Christoph Gensch, CDU-Abgeordneter
Die Opposition betonte ihre grundsätzliche Kritik an dem Gesetz. Oppositionsführer Gordon Schnieder von der CDU sagte KNA: „Insbesondere das Aufheben des Friedhofszwangs sehen wir sehr kritisch.“ Das Gesetz bedrohe den Fortbestand der Friedhöfe in Rheinland-Pfalz. Es müsse daher nach Inkrafttreten zeitnah überprüft werden.
„Die Novelle beerdigt die Bestattungskultur in diesem Land“, kritisierte auch der Unionsabgeordnete Christoph Gensch. Würde- und pietätvolle Bestattungen auf dem Friedhof würden tendenziell dadurch „unerschwinglich teuer“. Er rief Hoch im Plenum zu: „Herr Minister, Sie sind der Totengräber unserer Friedhöfe.“ Die Möglichkeit zur privaten Verwahrung von Urnen erzeuge gesellschaftlichen Druck, insbesondere Ärmere würden in Zukunft schneller aus dem Gedächtnis der Mitmenschen verschwinden.

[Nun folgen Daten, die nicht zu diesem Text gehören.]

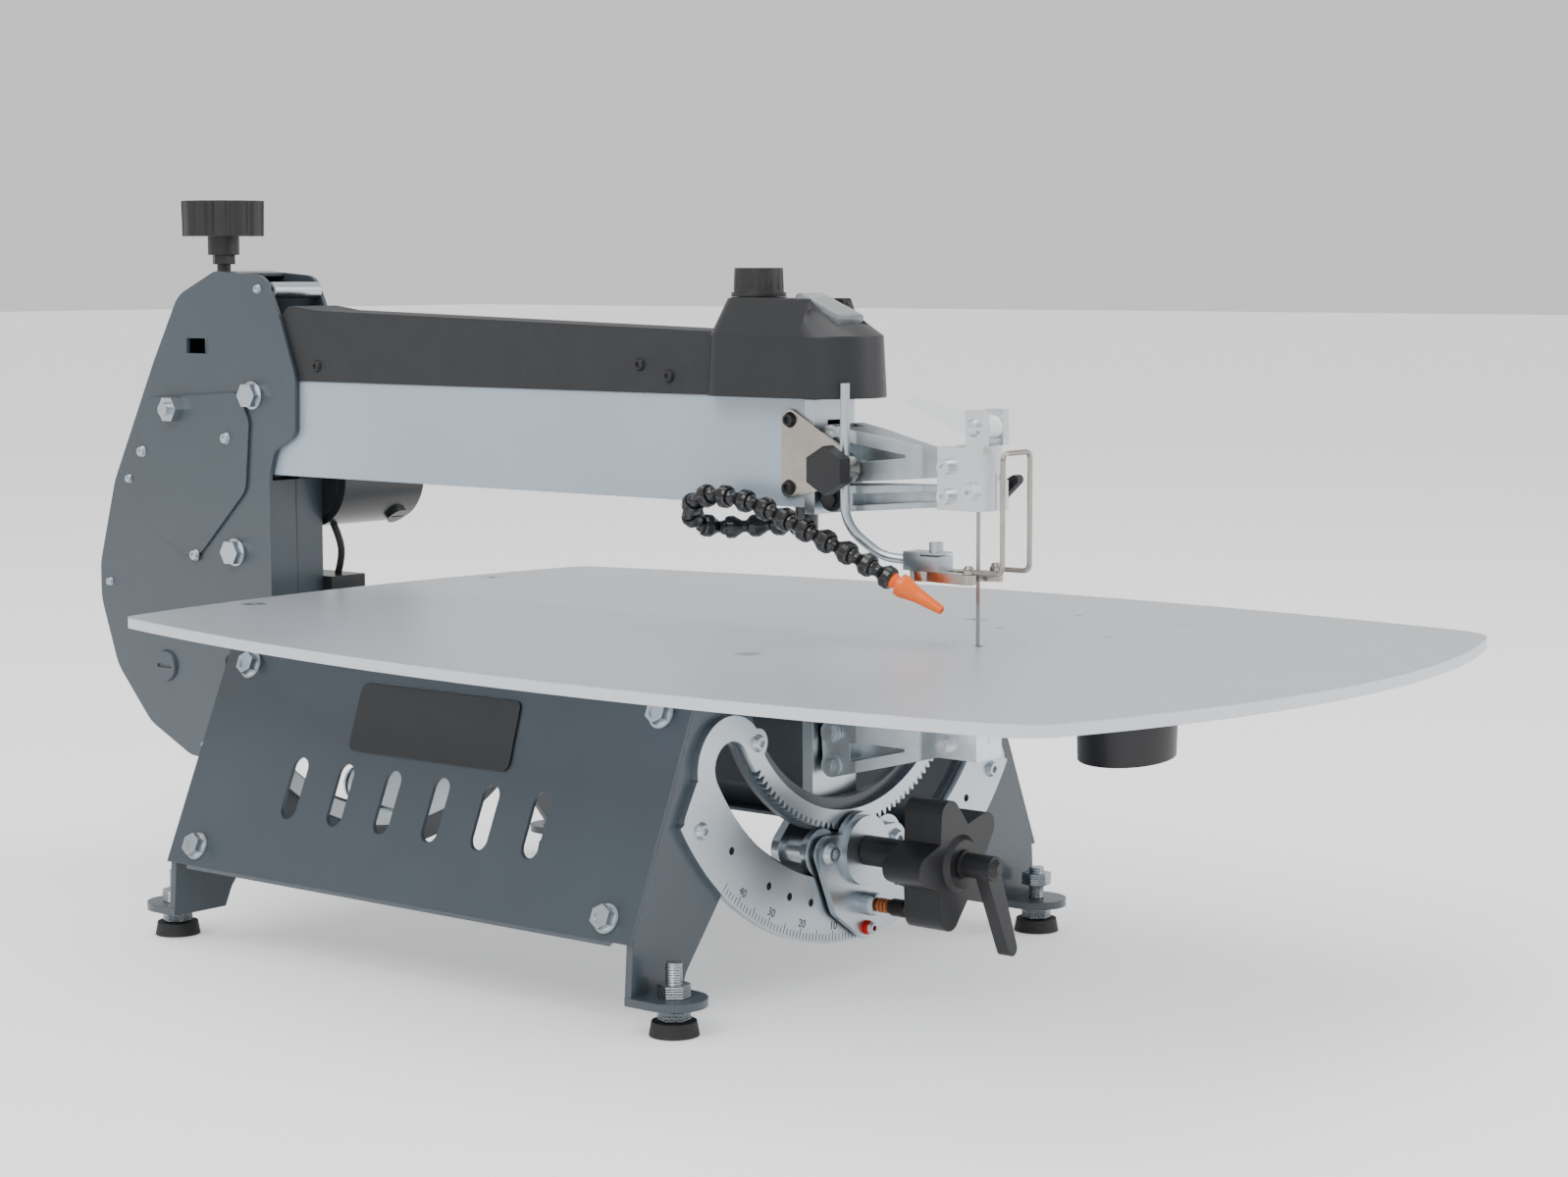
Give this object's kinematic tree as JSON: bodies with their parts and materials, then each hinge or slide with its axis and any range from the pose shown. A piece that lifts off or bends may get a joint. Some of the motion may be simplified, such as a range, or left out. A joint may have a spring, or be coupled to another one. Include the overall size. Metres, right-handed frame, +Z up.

Diese Gefahr sieht Minister Hoch nicht. Er traue den Kommunen im Land zu, Friedhöfe so weiterzuentwickeln, dass sie auch in Zukunft Orte der Trauer und des Gedenkens bleiben können. Allerdings stelle sich die Frage, ob Städte künftig noch in jedem Vorort einen eigenen Friedhof unterhalten müssten.
Kritik an dem Gesetz kam auch von den christlichen Kirchen. „Es hat etwas mit Menschenwürde zu tun. Auch der tote Leib hat seine Würde. Und das war bisher auf den Friedhöfen gut gewährleistet. Da setze ich jetzt ein Fragezeichen, ob das alles gut durchdacht ist“, sagt der Bischof des katholischen Bistums Mainz, Peter Kohlgraf, dem ZDF. Er ist gegen Urnen im Wohnzimmer: „Wenn es keine öffentliche Kontrolle mehr gibt, keine Friedhofspflicht, dann weiß eigentlich niemand, was mit der Urne, die zu Hause ist, passiert.“
Bestattungskultur verändere sich mit der Zeit – das neue Gesetz trage dem Rechnung, sagte Dorothee Wüst, Kirchenpräsidentin der Evangelischen Kirche der Pfalz. „Gleichzeitig sehe ich kritisch, wenn Bestattungen zur reinen Privatsache werden und der Tod aus dem öffentlichen Bewusstsein verschwindet. Abschiede gehören in die Gemeinschaft – sie sind Orte von Würde, Anteilnahme und Halt“, sagte Wüst.
„Ich möchte mir auch nicht vorstellen, dass Urnen beim Umzug vergessen oder Schmuckstücke aus Asche verloren gehen. Das widerspricht jeder Vorstellung von Würde“, so Wüst.